■日用品や食品の物流は増えている
北海道で大型車に乗る菊地さんは、いち早く情報を収集して対策を立てていたそうだ。
「SNSなどで繋がっている海外の同業者たちから貰う情報がかなり早い段階で届いていましたので、日本向けのコンテナ船の出港状況などを考慮し、直接自分達に影響が出るであろう荷物の不着に関する対策を立てました。
私たちは日本国内での需給が確実にできている仕事にシフトしています。幸い、日用品や食品を運ぶ部門には影響が出ておらず、むしろ買い占め等による増便が発生していますから、平常時よりも売り上げは上昇しています。
日本のスーパーやコンビニへの配送システムは世界的に見てもかなりの優れモノで、必要な物を必要とされる場所に運ぶ流れに乱れはありません。
いっぽう、材料生産拠点を海外の工場に頼っている建築部門は連休明けからほぼ荷物がありません。人口密集地の建築現場は今後止まる可能性もあり、国内で入手可能な材料の出荷も滞りそうです。
今後、私たち重量物運搬チームは山間部で施工されている公共土木工事や災害復旧現場、緊急工事用の資材輸送がメインになりそうです」。
いっぽう、大型ウイング車に乗っている長距離ドライバーのひろしさんは、ふだんの「トラック暮らし」への影響を語ってくれた。
「トラック運転手は当然ながらテレワークは不可能です。他の会社の運転手と話したりしますが、全体的に物量が少なくなっているという話も聞きます。
幸い僕自身は仕事が減ることもないですし、ふだんと変わらぬ日常をおくっています。非常事態宣言が出てからは、個人的に荷物を県外に送る人が増えたのか、宅急便系の物量は増えていて、逆に忙しくなっています。
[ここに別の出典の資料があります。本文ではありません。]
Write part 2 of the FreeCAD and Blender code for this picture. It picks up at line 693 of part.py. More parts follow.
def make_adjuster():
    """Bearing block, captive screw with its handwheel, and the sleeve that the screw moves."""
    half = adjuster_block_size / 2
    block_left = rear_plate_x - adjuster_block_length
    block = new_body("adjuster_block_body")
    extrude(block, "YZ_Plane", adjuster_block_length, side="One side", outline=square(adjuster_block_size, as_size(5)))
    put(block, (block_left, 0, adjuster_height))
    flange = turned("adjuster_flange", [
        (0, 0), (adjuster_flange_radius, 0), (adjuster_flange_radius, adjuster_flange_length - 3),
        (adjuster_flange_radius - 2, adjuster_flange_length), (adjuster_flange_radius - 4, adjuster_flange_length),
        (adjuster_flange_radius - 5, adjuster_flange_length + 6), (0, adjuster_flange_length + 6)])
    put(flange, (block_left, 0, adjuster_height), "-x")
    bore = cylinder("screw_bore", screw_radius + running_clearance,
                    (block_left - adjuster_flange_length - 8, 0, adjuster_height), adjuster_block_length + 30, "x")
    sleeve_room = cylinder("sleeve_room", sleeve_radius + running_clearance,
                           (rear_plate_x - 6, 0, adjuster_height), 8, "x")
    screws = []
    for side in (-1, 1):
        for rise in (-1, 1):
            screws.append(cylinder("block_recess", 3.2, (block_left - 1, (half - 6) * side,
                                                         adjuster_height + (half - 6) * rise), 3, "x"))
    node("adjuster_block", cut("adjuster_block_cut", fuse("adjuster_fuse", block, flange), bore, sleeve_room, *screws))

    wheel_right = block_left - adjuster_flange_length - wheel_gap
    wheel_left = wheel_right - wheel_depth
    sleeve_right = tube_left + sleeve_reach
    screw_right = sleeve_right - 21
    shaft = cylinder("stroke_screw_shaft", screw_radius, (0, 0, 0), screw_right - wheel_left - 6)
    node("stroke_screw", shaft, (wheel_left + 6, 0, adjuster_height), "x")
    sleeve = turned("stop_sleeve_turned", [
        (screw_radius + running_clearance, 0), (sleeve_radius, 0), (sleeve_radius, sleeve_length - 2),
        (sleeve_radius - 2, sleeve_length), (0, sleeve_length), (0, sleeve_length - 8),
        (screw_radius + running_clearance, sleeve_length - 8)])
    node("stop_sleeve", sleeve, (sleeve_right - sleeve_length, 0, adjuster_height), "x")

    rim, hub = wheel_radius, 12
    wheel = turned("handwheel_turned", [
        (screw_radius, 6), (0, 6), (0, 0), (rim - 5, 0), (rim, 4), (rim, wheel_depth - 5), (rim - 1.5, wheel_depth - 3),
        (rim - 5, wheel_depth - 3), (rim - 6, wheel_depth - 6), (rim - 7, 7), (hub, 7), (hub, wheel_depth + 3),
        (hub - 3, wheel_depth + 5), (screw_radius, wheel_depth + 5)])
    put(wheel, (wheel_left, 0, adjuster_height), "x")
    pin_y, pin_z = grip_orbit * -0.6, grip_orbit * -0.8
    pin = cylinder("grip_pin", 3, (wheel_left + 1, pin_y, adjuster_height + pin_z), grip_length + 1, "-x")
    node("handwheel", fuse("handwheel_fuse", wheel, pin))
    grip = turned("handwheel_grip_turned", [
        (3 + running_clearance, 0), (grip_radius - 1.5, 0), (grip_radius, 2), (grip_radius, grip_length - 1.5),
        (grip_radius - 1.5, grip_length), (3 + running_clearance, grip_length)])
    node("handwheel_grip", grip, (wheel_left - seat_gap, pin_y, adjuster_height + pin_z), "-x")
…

国が不要不急の外出を控えるよう宣言を出してからは高速道路の交通量は圧倒的に減っているので、特に渋滞にハマることもなく、運転はしやすい状況になっています。
■長距離ドライバーのお風呂事情
いっぽうで困ったのが長距離中の風呂です。
風呂は普段でも1航海3、4日とか入れない時も多々あるので常に問題ありですが、コロナ対策の一環でガソリンスタンドでの風呂やパーキングエリアのコインシャワーも閉鎖されている場所が増えています。
そもそも数が少ない風呂施設がさらに減れば、国のライフラインを支える長距離運転手の職場環境はさらに劣悪な状態になると思います。とはいえ感染リスクを考えたら風呂など閉鎖する判断が懸命なのでしょうけど、困ったもんです」。
これに対して、最新情報を伝えてくれたのが、輸出入の荷物をトレーラで運ぶドレージ屋のヒデさんだ。
「コロナの影響で確かにガソリンスタンドでのシャワーは一時使用不可となりましたが、4月28日現在は、ほとんどのところで再開してくれています。
規模が大きいスタンドでは、順番待ちをしなければならないことがありましたが、携帯電話等で呼び出すなど密を避けるような工夫をしたり、除菌スプレーの貸し出し等の配慮がされています。
高速道路のサービスエリアなどのシャワー(主に新東名)ですが、問題なく使用できます。
またサービスエリア等の飲食ですが、24時間営業だったフードコート等では短縮営業されているところが多いですが、併設コンビニは開いているのでそちらは問題なく使用できます。
ただそういった施設のあるところは人気がありますので、時間帯によって(夜は特に)は停められないことが多いです」。